## Short problem:
State the number of lines that contain "this", with no other text.

***** Data block

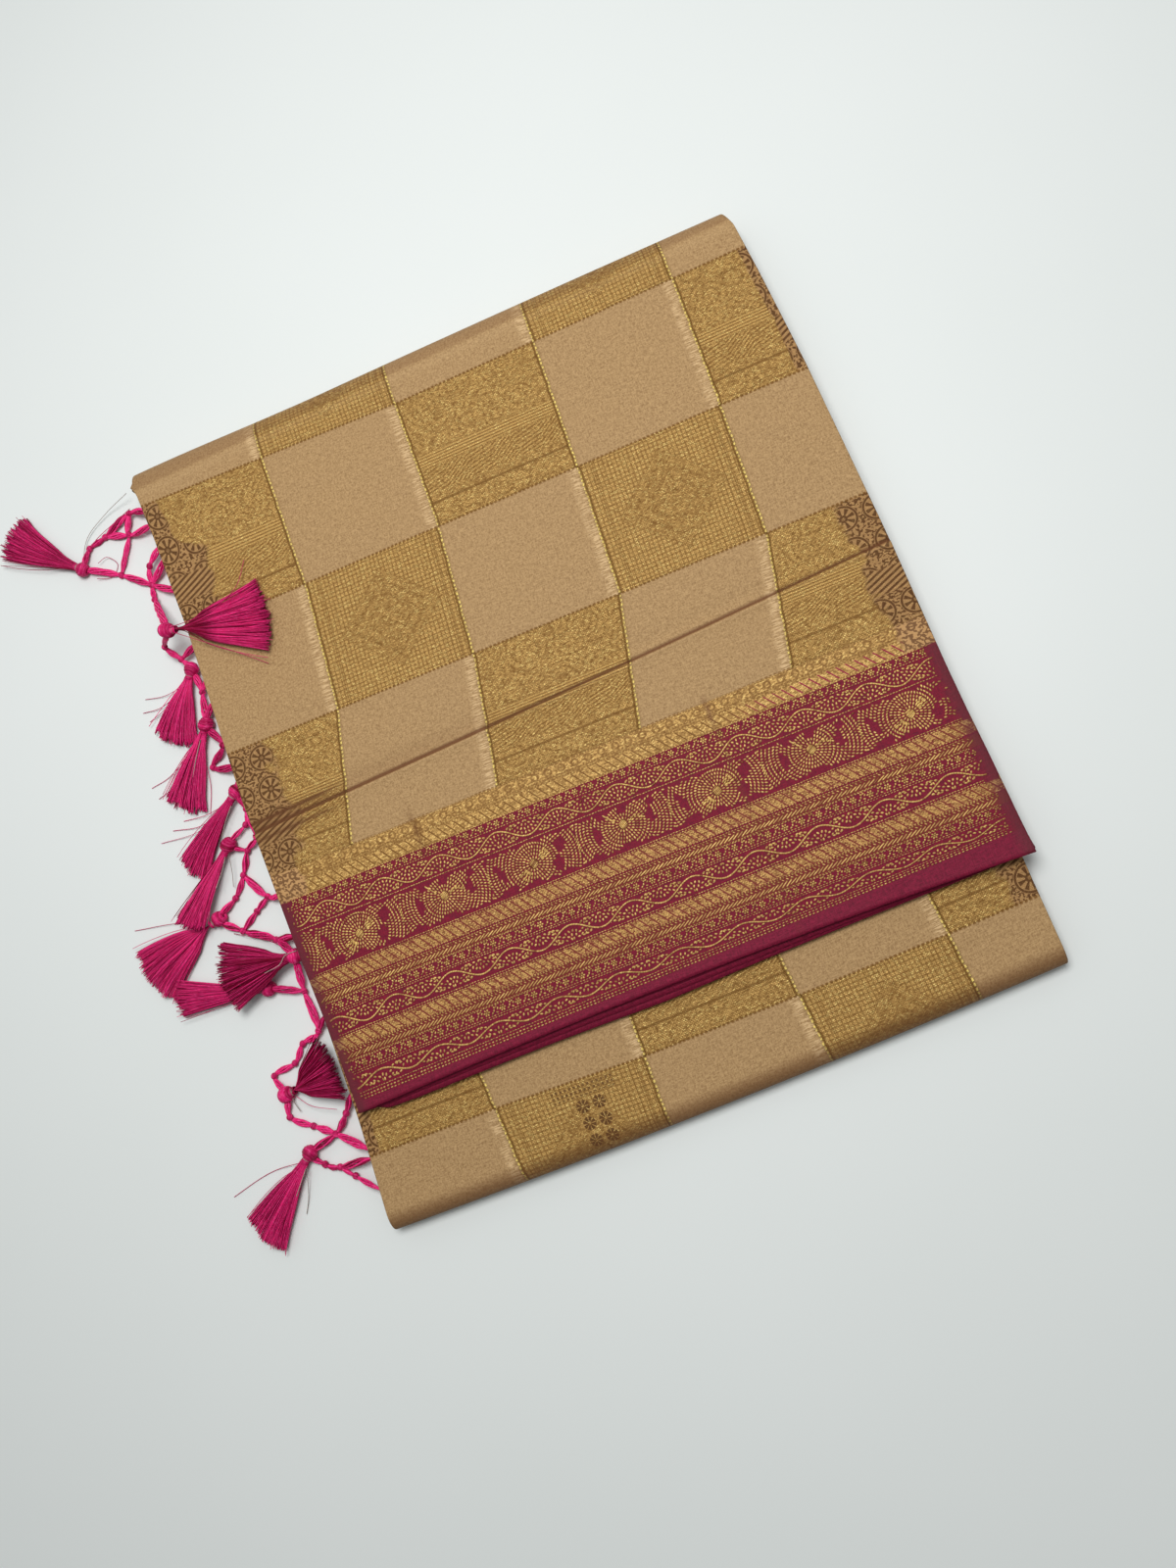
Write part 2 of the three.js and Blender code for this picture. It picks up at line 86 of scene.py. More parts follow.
LOWER_EDGES = [
    (-336, -171.5, 181.5),
    (-275, -171, 179.5),
    (-200, -174, 178),
    (-100, -178, 175),
    (0, -180, 171.5),
    (60, -184, 166),
    (100, -188.5, 163),
]

# Where the woven check lines cross the cloth: distance from the free edge, then four columns
FLAP_COLUMNS = [
    (125, -128, -45.3, 33, 112.5),
    (195, -113, -34.4, 47, 125),
    (266, -109, -30, 49, 127),
    (339, -111, -31, 50, 128),
]
FLAP_ROWS = [(125.3, 3), (194, 2), (265.3, 1), (339.5, 0), (412, -1), (774, -6)]
# The woven bands run by W, the distance from this line at x = 0, and turn slightly across it
WEAVE_LINE = -267.35
WEAVE_TURN = [
    (0, 0.0525),
    (8.7, 0.05),
    (14.5, 0.041),
    (25, 0.031),
    (44, 0.028),
    (60, 0.0235),
    (82, 0.02),
    (100, 0.0165),
    (125, 0.011),
    (195, 0),
    (340, 0),
]
LOWER_COLUMNS = [(-330, -97, -19.5, 64.5, 139.5), (-265, -103, -21, 57.5, 133)]
LOWER_ROW_LINE = [(-171, -295.6), (-100, -293), (-21, -292.5), (59, -289), (134, -284.7), (180, -281.6)]
COLUMN_WIDTH, ROW_HEIGHT = 80, 72.5

# The woven bands between the free edge and the checks, by W
HEM_END = 7.9
HERRINGBONES = ((25.0, 30.8), (55.4, 61.2))
ROPES = ((31.4, 37.2), (62.4, 69.2))
BORDER_END = 110.4
BAND_END = 125.2
BAR_PITCH = 4.65  # of the slanting bars in the ropes and in the band of gold on gold


def smooth(x):
    x = np.clip(x, 0, 1)
    return x * x * (3 - 2 * x)


def bump(x):
    return np.exp(-(x**2))


def line_y(line, u):
    left, climb, bulge = line
    return left + climb * u + 4 * bulge * u * (1 - u)


def read_off(table, key, column=1):
    """What a table gives in a column for keys in its first column, or between two of them."""
    table = np.array(table, float)
    return np.interp(key, table[:, 0], table[:, column])


def edges_at(rows, y):
    return read_off(rows, y), read_off(rows, y, 2)


def weave_turn(w):
    return read_off(WEAVE_TURN, w)


def left_rise(x, w):
    """The top rows climb towards the left side."""
    return 0.042 * np.maximum(0, -30 - x) * smooth((w - 285) / 50)


def weave_at(x, y):
    w = y - WEAVE_LINE
    for _ in range(4):
        w = y - WEAVE_LINE - weave_turn(w) * x - left_rise(x, w)
    return w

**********

## Exercise result:
2